The motion to table failed. Gloy then made a motion to accept Kerby’s recommendation. It was seconded by board member Kristin Schlattmann. Paxton and Kampbell voted no. Paxton added that while he recognizes that the additional hours/insurance was a huge bonus to some of the staff no one gets a bonus every year. “That’s why I reiterated when we voted on it that I said this needs to be reviewed annually. I stand by that because I realized most of it was out of special ed and 100 percent reimbursed.” Gloy said while he agreed with Paxton, he feels that the district should approve it again this year. “If we have to take it back next year because of a 3, 5, 6 percent cut, we can say we did it while we could.”  
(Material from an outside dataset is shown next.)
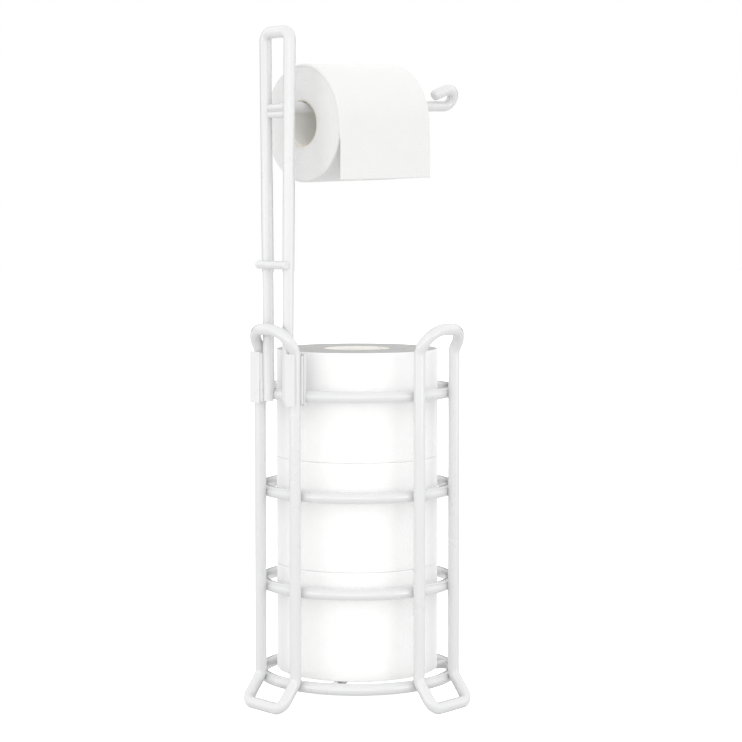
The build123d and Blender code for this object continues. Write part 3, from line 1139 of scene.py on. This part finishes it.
class STAND_OT_loose_end(PieceOperator, bpy.types.Operator):
    """Builds the loose end of the paper, which lies on the roll and hangs down in front"""
    bl_idname = "paper_stand.loose_end"
    bl_label = "Loose end"

    def execute(self, context):
        paper = context.scene.stand_paper
        tail, run = loose_end(paper)
        body = tail.modifiers.new("thickness", "SOLIDIFY")
        body.thickness = paper.tail_thickness
        body.offset = -1
        return {"FINISHED"}


class STAND_OT_studio(PieceOperator, bpy.types.Operator):
    """Adds the pale floor, the soft lights and the camera"""
    bl_idname = "paper_stand.studio"
    bl_label = "Studio"

    def execute(self, context):
        context.scene.view_settings.view_transform = "Standard"
        for build in (pale_floor, surroundings, lamps, camera):
            build(context.scene.stand_studio)
        return {"FINISHED"}


STEPS = (
    STAND_OT_studio,
    STAND_OT_coat_rods,
    STAND_OT_weld_beads,
    STAND_OT_sheet_clips,
    STAND_OT_card_cores,
    STAND_OT_spare_paper,
    STAND_OT_roll_in_use,
    STAND_OT_loose_end,
)
SETTINGS = {
    "stand_steel": SteelSettings,
    "stand_paper": PaperSettings,
    "stand_card": CardSettings,
    "stand_studio": StudioSettings,
}


class STAND_PT_panel(bpy.types.Panel):
    """Sidebar panel with the sizes, the colours and the steps"""
    bl_idname = "STAND_PT_panel"
    bl_label = "Paper stand"
    bl_space_type = "VIEW_3D"
    bl_region_type = "UI"
    bl_category = "Paper stand"

    def draw(self, context):
        for name, group in SETTINGS.items():
            box = self.layout.box()
            for value in group.__annotations__:
                box.prop(getattr(context.scene, name), value)
        for step in STEPS:
            self.layout.operator(step.bl_idname)


CLASSES = tuple(SETTINGS.values()) + STEPS + (STAND_PT_panel,)


def register():
    for made in CLASSES:
        bpy.utils.register_class(made)
    for name, group in SETTINGS.items():
        setattr(bpy.types.Scene, name, PointerProperty(type=group))


def unregister():
    for name in SETTINGS:
        delattr(bpy.types.Scene, name)
    for made in reversed(CLASSES):
        bpy.utils.unregister_class(made)


def main():
    register()
    for step in STEPS:
        group, name = step.bl_idname.split(".")
        getattr(getattr(bpy.ops, group), name)()


if __name__ == "__main__":
    main()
Gloy said that financially the district was OK for the insurance this year. Next year they will have to revisit it and see if it could be affordable then. Because not only from the potential budget forecasts from the state but also because of how many staff would want the insurance. 

Crouse asked Dusty Ellis, who was in the audience and is a para at the district, her thoughts. Ellis said, “My kids couldn’t have played sports this year if we didn’t have the insurance. If you guys are going to take it away from the paras, is the school going to pay for them if they get hurt?” Paxton pointed out that there was sports insurance through the school. Ellis said she couldn’t afford it and doesn’t qualify for other options. “Should I not let my kids play sports because I can’t afford the insurance?” Ellis asked. She added that there are already kids who don’t want to play sports because of coaching issues, and the kids that do want to play may not be able to because of no insurance. She continued by saying that one of the staff that works in food service does so, so that her kids can play sports. 

Paxton said there was another side to it. Funds may have to be cut for the sports programs to pay for the insurance. 

The motion passed. No word from the school district at this point on how the cap being set for this year is going to change any of the discussion that was had at this meeting.